Partiendo de la base de que las etiquetas en las obras creativas más que definir, limitan, se puede llegar a la conclusión de que no es bueno clasificar las creaciones en géneros que las encorseten y llenen de prejuicios al espectador de tales obras. Hablando ya de cine, cuando al público se le venden cosas como “el thriller más impactante desde Se7en” o “la película de superhéroes definitiva” se está dirigiendo la mente del espectador hacia unas formas de hacer, pensar y rodar determinadas. Nadie espera que en un thriller los efectos visuales sean los protagonistas, así como nadie espera que en una película calificada como “de acción” la profundidad de los personajes y sus relaciones interpersonales sean el núcleo duro del metraje.

 

Por supuesto, en la vertiente independiente del cine actual (y de siempre) esto no ha sido así, pero ahora hablamos del cine comercial que llega a las grandes salas y cuenta con medios de promoción y marketing suficientes como para acceder al gran público.

En el cine mainstream (comercial) actual, hay una corriente de directores que se atreven a mezclar géneros muy diversos para lograr contrastes interesantes y descolocar al espectador. Solo unos pocos lo consiguen de verdad, creando obras imprescindibles del cine contemporáneo que dejan igual de sorprendidos a crítica y público. El ejemplo por excelencia, para mí, es la fusión de noir, acción, cine de superhéroes, drama y fantástico de “El caballero oscuro”, la obra cumbre (hasta ahora, a la espera de ver “Inceptión”) de Christopher Nolan.

El ejemplo más reciente y de mayor calidad que he podido ver es “El secreto de sus ojos” de Juan José Campanella, ganadora en 2009 del óscar a la mejor película de habla no inglesa. Si alguno ha perdido la fe en el cine debido a las pedradas se ven en las salas hoy en día, sin duda debe darle la enésima oportunidad al séptimo arte con esta obra maestra de la narración, los diálogos y la atmósfera. Todo resulta creíble, todo es verosímil en esta historia de personajes, de personas. Y la mezcla de géneros es patente: muchos verán en ella el arquetipo de thriller, ya que hay un crimen sangriento por resolver y un asesino al que capturar, con sus misterios y secretos; otros se quedarán sin duda con la hermosa historia de amor de la que nunca hablan sus 2 protagonistas, una
historia que se desarrolla con miradas, intenciones y deseos latentes, pero parece contar con demasiadas barreras para llegar a ningún sitio; los más clásicos en cuanto a gusto cinéfilo, verán sin duda las influencias del cine negro más eterno, el que marcó los cánones de cómo se debe contar una historia sucia y truculenta, de pasiones y egoísmos; la vertiente del cine social será lo que vean muchos otros, personificada en un sistema judicial corrupto que permite ningunear al débil y amparar al monstruo.

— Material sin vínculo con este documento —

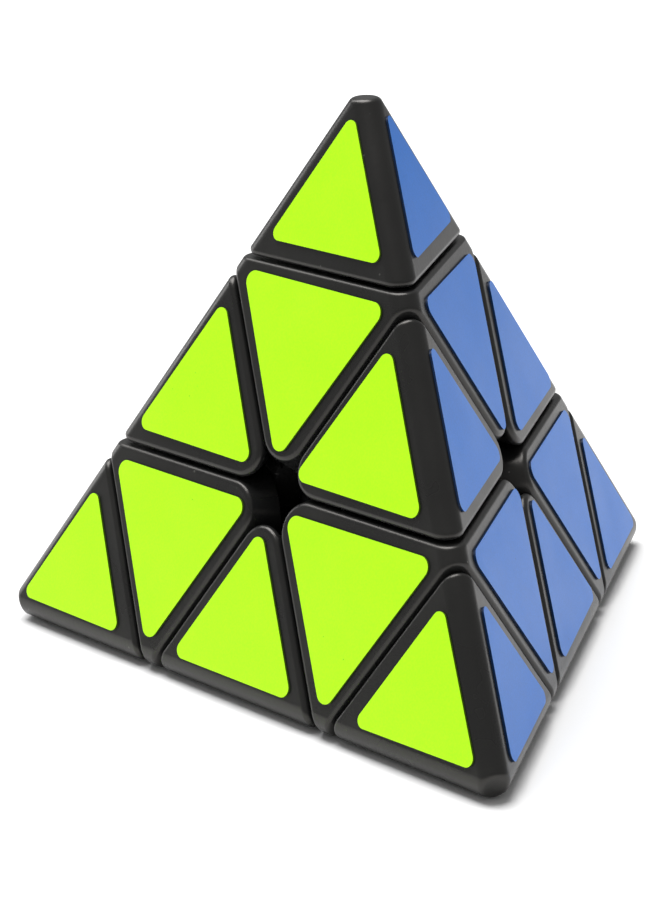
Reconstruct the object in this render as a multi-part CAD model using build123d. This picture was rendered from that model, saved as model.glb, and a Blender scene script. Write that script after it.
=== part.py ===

Todos estos géneros se dan la mano de forma magistral a lo largo de los 126 minutos de metraje sin chirriar ni parecer una amalgama de buenas intenciones. De eso se ocupa el guión, excelente, y una labor de dirección que muestra un talento envidiable para narrar, una capacidad al alcande muy pocos. Campanella consigue dotar a cada escena del ritmo adecuado, imprimiéndole la atmósfera y la velocidad en el montaje adecuadas. El director se rodea de sus mejores hombres (y mujeres) para lograr su cometido. Los actores rozan lo sublime en toda la cinta, consiguiendo lo más difícil, que veamos personajes (personas) y no actores interpretando un papel. Ricardo Darín exige mención aparte, en un doble papel que borda a la perfección, siendo Benjamín Espósito, secretario de un Juzgado de Instrucción de la Ciudad de Buenos Aires, en el año 1975 y en el 2000, rezumando vigor cuando debe mostrarse más joven, y sabiduría y templanza cuando nos situamos en el plano temporal del presente.

Parafraseando a Carlos Boyero: «Estamos en el territorio del gran cine, del clasicismo, de un universo tan rico como complejo en el que todo tiene sentido, te envuelve, te sugiere, te implica y te conmueve.»